Speaking by phone from her home in Brussels, where an ongoing security lockdown has quieted the usually bustling capital, Massé said the French law is a violation of free speech, because it lacks oversight and checks and balances. Since the law puts the responsibility to take down sites in the hands of the powerful interior ministry rather than requiring a court order, there’s potential for governmental overreach.
Since the U.S. historically favors preserving First Amendment rights over protecting at-risk groups (hate-speech laws, for example, are unpopular among Americans) Europe’s shift is unlikely to be mirrored across the Atlantic.
But in the wake of the Paris attacks, even American lawmakers have pushed for the government to shut down terrorists’ websites. At a recent congressional hearing, Joe Barton, a Republican representative from Texas, asked the chairman of the Federal Communications Commission whether there’s “something we can do” to shut down “Internet sites” that spread Islamic State propaganda.
Tom Wheeler, the FCC chairman, told the panel that his commission does not have the authority to shut down terrorists’ websites or social media accounts.
Even Marco Rubio has floated the idea. Asked last week about his thoughts on fellow candidate Donald Trump’s call to close down mosques, Rubio said, “It’s not about closing down mosques. It’s about closing down anyplace—whether it’s a cafe, a diner, an Internet site—anyplace where radicals are being inspired.” He went on to blame “the traitor” Edward Snowden for incapacitating U.S. intelligence programs and leaving law enforcement blind to where radicalization is occurring.

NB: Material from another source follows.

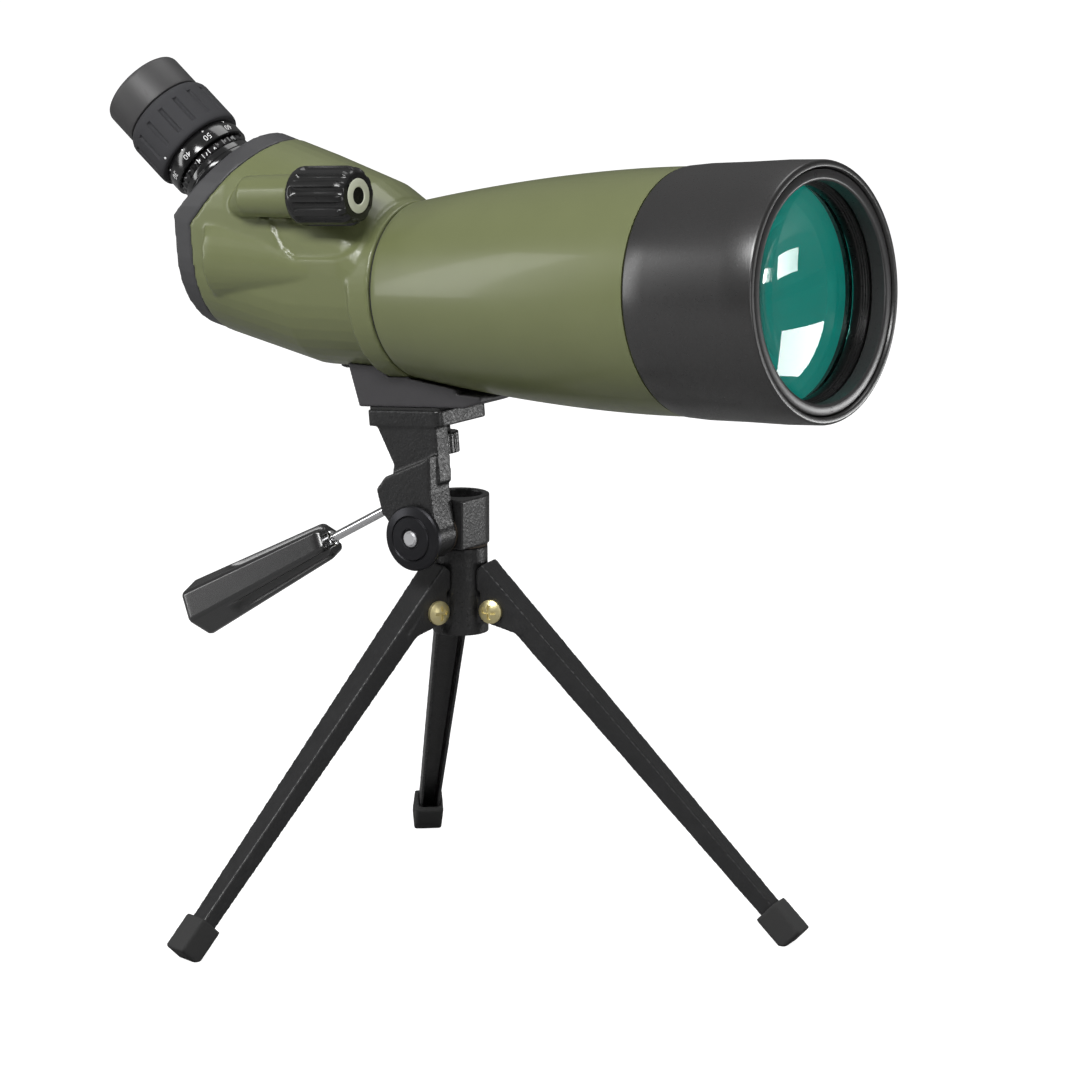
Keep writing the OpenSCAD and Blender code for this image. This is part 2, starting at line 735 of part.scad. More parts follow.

While lawmakers in Washington likely won’t take up a bill to give the government the power to censor the Internet anytime soon, the U.S. is not immune from the shockwaves of the Paris attacks. Calls for weaker standards of digital encryption, the backbone of online security for everyday users, follow the same pattern as new European policies: They infringe on individual civil liberties in the name of national security, without providing any proof that the change would actually make the country safer.